Allerdings müssen die Makler versuchen, zu einer Schnittstelle zwischen der virtuellen Umgebung und ihren Kunden zu werden. Es gilt, die neuen und digitalen Werkzeuge in den altbekannten Arbeitsprozess zu integrieren und sie nur dann zu nutzen, wenn sie auch hilfreich sein können. Der virtuelle Rundgang ersetzt beispielsweise nicht die persönliche Führung des Maklers, sondern soll dem Käufer nur ein erstes und unverbindliches Bild der Immobilie vermitteln – ohne dass der Käufer vor Ort sein muss.
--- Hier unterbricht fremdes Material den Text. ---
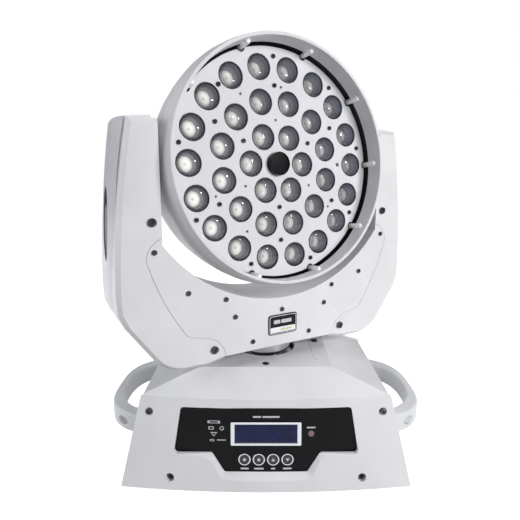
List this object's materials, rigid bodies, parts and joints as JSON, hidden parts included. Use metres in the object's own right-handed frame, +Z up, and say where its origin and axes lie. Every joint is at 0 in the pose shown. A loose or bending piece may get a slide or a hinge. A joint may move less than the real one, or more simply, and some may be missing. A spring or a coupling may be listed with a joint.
{
  "type": "moving head light",
  "caption": "Moving head wash light: a box base with a control panel carries a panning yoke and a round tilting head full of zooming lenses.",
  "frame": {"origin": "centre of the underside of the feet, on the pan axis", "axes": "+Z up along the pan axis, -Y towards the control panel, +X to the right of the panel"},
  "size_m": [0.384, 0.256, 0.4979],
  "materials": {
    "white_cover": "satin white moulding with a fine grain",
    "white_cap": "satin white moulding",
    "lens_plate": "white powder coat",
    "handle_plastic": "matt white, lightly grained",
    "black_gloss": "polished black",
    "panel_film": "black printed overlay",
    "bright_trim": "satin chrome",
    "display": "dark blue display window",
    "button_black": "black with pale marks",
    "sensor_red": "dark red infrared window",
    "screw_black": "blackened steel",
    "rubber_black": "black rubber",
    "collar_chrome": "turned and polished",
    "frame_steel": "zinc-plated sheet",
    "bearing_steel": "ground steel",
    "alloy": "machined",
    "motor_black": "black motor body",
    "circuit": "white solder mask with emitters",
    "fan_plastic": "black moulding",
    "lens_glass": "clear moulded optics"
  },
  "bodies": {
    "base": {"base_chassis": "frame_steel", "base_front_cover": "white_cover", "base_rear_cover": "white_cover", "base_left_cover": "white_cover", "base_right_cover": "white_cover", "control_panel": "panel_film", "lcd_bezel": "bright_trim", "lcd_screen": "display", "button_rings": "bright_trim", "sensor_window": "sensor_red", "base_screws": "screw_black", "left_handle": "handle_plastic", "right_handle": "handle_plastic", "handle_screws": "screw_black", "rubber_feet": "rubber_black", "pan_pedestal": "frame_steel", "pan_bearing": "bearing_steel", "pan_motor": "motor_black", "pan_belt": "rubber_black", "power_supply": "frame_steel", "rear_sockets": "fan_plastic"},
    "yoke": {"pan_shaft": "collar_chrome", "pan_pulley": "alloy", "yoke_frame": "frame_steel", "yoke_front_plate": "white_cover", "yoke_rear_plate": "white_cover", "yoke_saddle": "white_cover", "left_arm_shell": "white_cover", "right_arm_shell": "white_cover", "left_arm_cap": "white_cap", "right_arm_cap": "white_cap", "arm_inlays": "black_gloss", "yoke_screws": "screw_black", "badge_plate": "black_gloss", "tilt_motor": "motor_black", "tilt_belt": "rubber_black", "tilt_bearings": "bearing_steel"},
    "head": {"head_bezel": "white_cover", "head_housing": "white_cover", "head_rear_cover": "white_cover", "tilt_shafts": "bearing_steel", "tilt_pulley": "alloy", "led_board": "circuit", "heat_sink": "alloy", "fan_frame": "fan_plastic", "zoom_motor": "motor_black"},
    "lens_carrier": {"lens_plate": "lens_plate", "lenses": "lens_glass", "lens_plate_screws": "screw_black", "centre_tube": "black_gloss"},
    "menu_button": {"menu_button": "button_black"},
    "enter_button": {"enter_button": "button_black"},
    "up_button": {"up_button": "button_black"},
    "down_button": {"down_button": "button_black"},
    "power_switch": {"power_switch": "fan_plastic"},
    "pan_motor_pulley": {"pan_motor_pulley": "alloy"},
    "tilt_motor_pulley": {"tilt_motor_pulley": "alloy"},
    "zoom_screw": {"zoom_screw": "bearing_steel"},
    "fan_rotor": {"fan_rotor": "fan_plastic"}
  },
  "joints": [
    {"name": "pan", "type": "hinge", "parent": "base", "child": "yoke", "pos_m": [0, 0, 0.1], "axis": [0, 0, 1], "range_deg": [-298.93, 241.07]},
    {"name": "tilt", "type": "hinge", "parent": "yoke", "child": "head", "pos_m": [0, 0, 0.3554], "axis": [0.8752, 0.4837, 0], "range_deg": [-219.35, 50.65]},
    {"name": "zoom", "type": "slide", "parent": "head", "child": "lens_carrier", "axis": [0.4814, -0.871, 0.0985], "range_m": [-0.004, 0.016]},
    {"name": "menu_press", "type": "slide", "parent": "base", "child": "menu_button", "axis": [0, 0.9953, -0.0967], "range_m": [0, 0.0008], "stiffness_N_per_m": 400},
    {"name": "enter_press", "type": "slide", "parent": "base", "child": "enter_button", "axis": [0, 0.9953, -0.0967], "range_m": [0, 0.0008], "stiffness_N_per_m": 400},
    {"name": "up_press", "type": "slide", "parent": "base", "child": "up_button", "axis": [0, 0.9953, -0.0967], "range_m": [0, 0.0008], "stiffness_N_per_m": 400},
    {"name": "down_press", "type": "slide", "parent": "base", "child": "down_button", "axis": [0, 0.9953, -0.0967], "range_m": [0, 0.0008], "stiffness_N_per_m": 400},
    {"name": "switch_rock", "type": "hinge", "parent": "base", "child": "power_switch", "pos_m": [-0.032, 0.0966, 0.0489], "axis": [1, 0, 0], "range_deg": [-7, 7]},
    {"name": "pan_motor_spin", "type": "hinge", "parent": "base", "child": "pan_motor_pulley", "pos_m": [0.082, 0, 0.07], "axis": [0, 0, 1], "range_deg": [-1425, 1150]},
    {"name": "tilt_motor_spin", "type": "hinge", "parent": "yoke", "child": "tilt_motor_pulley", "pos_m": [0.14441, 0.07982, 0.207], "axis": [0.8752, 0.4837, 0], "range_deg": [-825, 192]},
    {"name": "zoom_motor_spin", "type": "hinge", "parent": "head", "child": "zoom_screw", "pos_m": [0.07614, 0.04208, 0.3554], "axis": [0.4814, -0.871, 0.0985], "range_deg": [-185, 725]},
    {"name": "fan_spin", "type": "hinge", "parent": "head", "child": "fan_rotor", "pos_m": [0, 0, 0.3554], "axis": [0.4814, -0.871, 0.0985], "continuous": true}
  ],
  "couplings": [
    {"joint": "pan_motor_spin", "follows": "pan", "ratio": 4.75},
    {"joint": "tilt_motor_spin", "follows": "tilt", "ratio": 3.75},
    {"joint": "zoom_motor_spin", "follows": "zoom", "rad_per_m": 785.4}
  ]
}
Und auch in Bezug auf die Lage, die Umgebung und eventuelle Besonderheiten verschafft das Onlineportal nur einen ersten Einblick – die konkreten und weiterführenden Informationen muss der Makler hingegen persönlich und individuell zugeschnitten weitergeben.


Der digitale Wandel schreitet unaufhörlich voran

Dank verschiedener Studien, wie unter anderem dem sogenannten „Digitalisierungsindex Mittelstand“ des Online-Analysten Techconsult in Kooperation mit der Deutschen Telekom, lässt sich sehr gut erkennen, dass die Immobilienbranche immer häufiger auf digitale Lösungen zurückgreift. Aus diesem Grund gehört laut der Erhebung mittlerweile bei knapp der Hälfte aller befragten Firmen aus dem Grundstücks- und Wohnungswesen die Digitalisierung zum festen Bestandteil der Geschäftsstrategie. Hinzu kommt, dass immer mehr Immobilienmakler auch in den sozialen Medien aktiv sind, um sich durch ständige Präsenz noch stärker an die Kunden binden zu können.

Ob und inwieweit diese Maßnahmen auch zukünftig auf Akzeptanz stoßen werden, bleibt vorerst nur abzuwarten, da die immer wieder auftretenden Probleme in Bezug auf den Datenschutz und die schiere Informationsflut zu einer verstärkten Zurückhaltung bei den potenziellen Kunden führen können. Die Digitalisierung der Immobilienbranche wird also auch in naher Zukunft immer weiter voranschreiten – und es bleibt mit Spannung abzuwarten, wie die Makler damit umgehen werden.